En Vino la noche, los jóvenes dejan de ser máquinas de guerra. Son muchachos que se preguntan —a veces con humor, otras con desconcierto— por su incapacidad para amar, por la necesidad casi ritual de sentirse deseados, por la razón misma de su presencia en un país que parece no esperar nada de ellos. El cuartel, entonces, se configura como un espacio contradictorio: un refugio y, al mismo tiempo, una maquinaria que los endurece. Tizón esquiva la deshumanización y opta por iluminar la complejidad psicológica de quienes buscan encarnar un ideal viril impuesto por el universo de las botas y los cascos. Esa tensión —entre lo emocional y lo performativo— sostiene buena parte de la lectura crítica del documental.
Vino la noche es una experiencia inmersiva reforzada por la calidad de su trabajo sonoro. Más que acompañar, el sonido abraza y desestabiliza. Traslada al espectador a un plano sensorial exigente, donde cada respiración agitada y cada silencio prolongado intensifican la fisicidad del relato. Por otra parte, esa misma fisicidad no se limita a ser expresión: funciona también como un acto de decisión.
En una secuencia fundamental, los jóvenes se agolpan alrededor de un teléfono celular mientras comparten una conversación; sus cuerpos, próximos pero desprovistos de erotismo, se inscriben en un circuito de lealtad que define el espíritu militar. Esa imagen mínima, pero elocuente, sintetiza la apuesta del realizador: observar —realmente observar— a estos muchachos más allá del uniforme de camuflaje.

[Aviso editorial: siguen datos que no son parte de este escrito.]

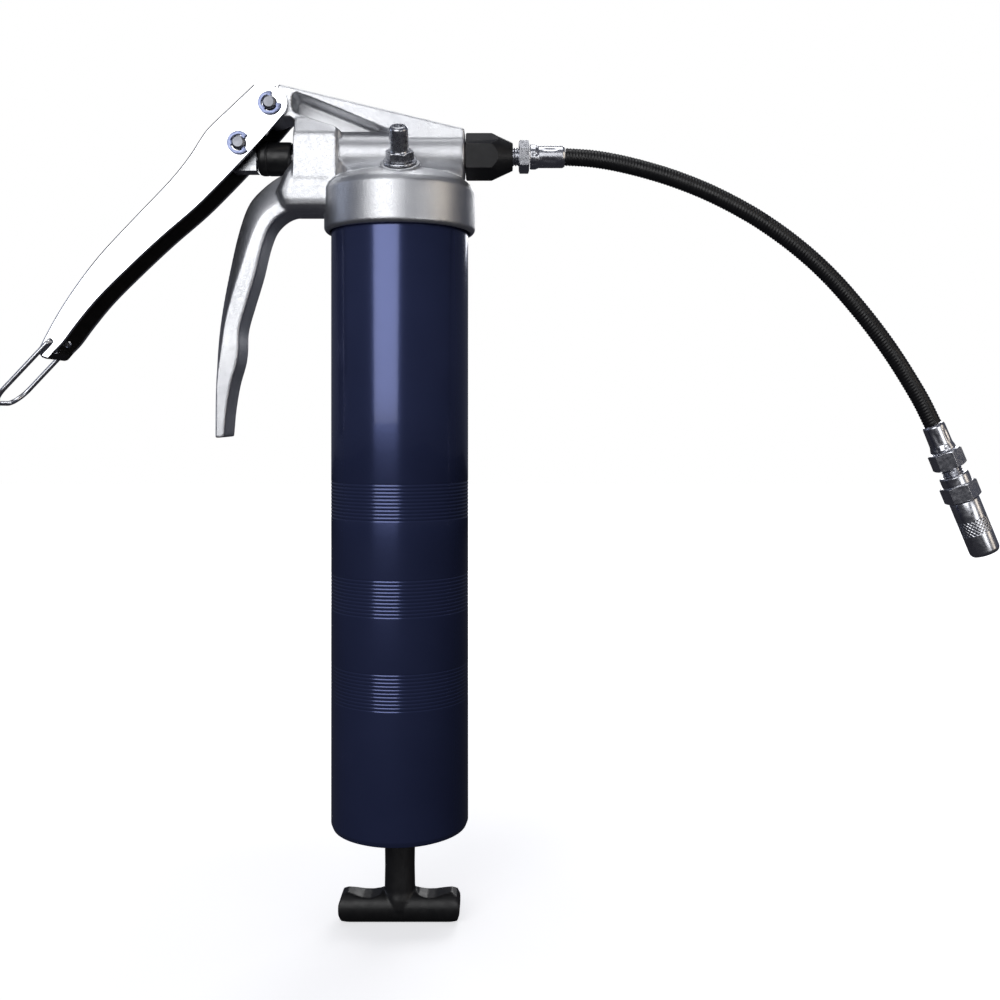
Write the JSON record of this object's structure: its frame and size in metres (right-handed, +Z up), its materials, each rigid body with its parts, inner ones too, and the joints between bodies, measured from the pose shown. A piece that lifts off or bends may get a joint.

Vino la noche se posiciona así como una intervención lúcida en torno a lo que “significa ser hombre”. Además, estamos ante una apuesta formal que confirma a Paolo Tizón como un director dispuesto a explorar los límites del lenguaje audiovisual. Una obra que, sin proclamas, descubre la fragilidad oculta tras la bravura y convierte el cuartel en un escenario donde los afectos, tarde o temprano, reclaman su lugar.